STATED GOAL:
Show all lines holding the string "caption".

DATA SHOWN:
━━━━━━━━━━━━━━━━━━━━━━━━━━━━━━
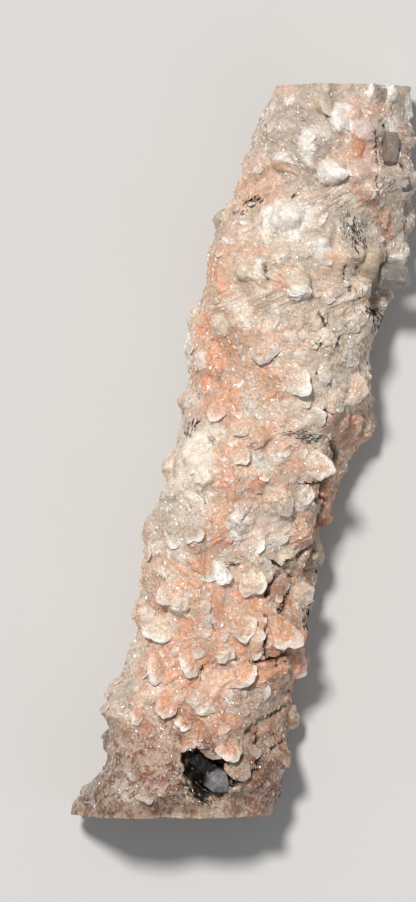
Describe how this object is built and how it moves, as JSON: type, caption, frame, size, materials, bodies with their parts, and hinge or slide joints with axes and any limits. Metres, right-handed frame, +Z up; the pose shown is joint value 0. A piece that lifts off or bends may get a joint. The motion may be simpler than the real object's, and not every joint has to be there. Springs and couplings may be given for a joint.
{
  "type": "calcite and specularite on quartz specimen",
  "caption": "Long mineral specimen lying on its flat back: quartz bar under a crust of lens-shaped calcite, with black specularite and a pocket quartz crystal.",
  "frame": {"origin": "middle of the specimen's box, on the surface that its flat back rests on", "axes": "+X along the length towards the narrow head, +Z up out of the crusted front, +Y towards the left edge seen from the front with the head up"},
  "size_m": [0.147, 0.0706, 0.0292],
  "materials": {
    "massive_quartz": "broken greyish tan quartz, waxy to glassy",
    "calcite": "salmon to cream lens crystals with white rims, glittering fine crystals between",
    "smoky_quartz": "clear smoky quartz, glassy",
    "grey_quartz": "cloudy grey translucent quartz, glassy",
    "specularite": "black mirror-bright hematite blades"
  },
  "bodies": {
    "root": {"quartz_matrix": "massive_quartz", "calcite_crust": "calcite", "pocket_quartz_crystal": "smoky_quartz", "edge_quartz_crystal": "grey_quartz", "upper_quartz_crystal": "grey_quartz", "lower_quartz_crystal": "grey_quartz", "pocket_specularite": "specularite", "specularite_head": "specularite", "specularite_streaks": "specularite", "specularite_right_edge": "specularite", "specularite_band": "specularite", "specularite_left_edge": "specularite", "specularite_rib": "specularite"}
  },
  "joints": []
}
━━━━━━━━━━━━━━━━━━━━━━━━━━━━━━
FULL OUTPUT:
Describe how this object is built and how it moves, as JSON: type, caption, frame, size, materials, bodies with their parts, and hinge or slide joints with axes and any limits. Metres, right-handed frame, +Z up; the pose shown is joint value 0. A piece that lifts off or bends may get a joint. The motion may be simpler than the real object's, and not every joint has to be there. Springs and couplings may be given for a joint.
  "caption": "Long mineral specimen lying on its flat back: quartz bar under a crust of lens-shaped calcite, with black specularite and a pocket quartz crystal.",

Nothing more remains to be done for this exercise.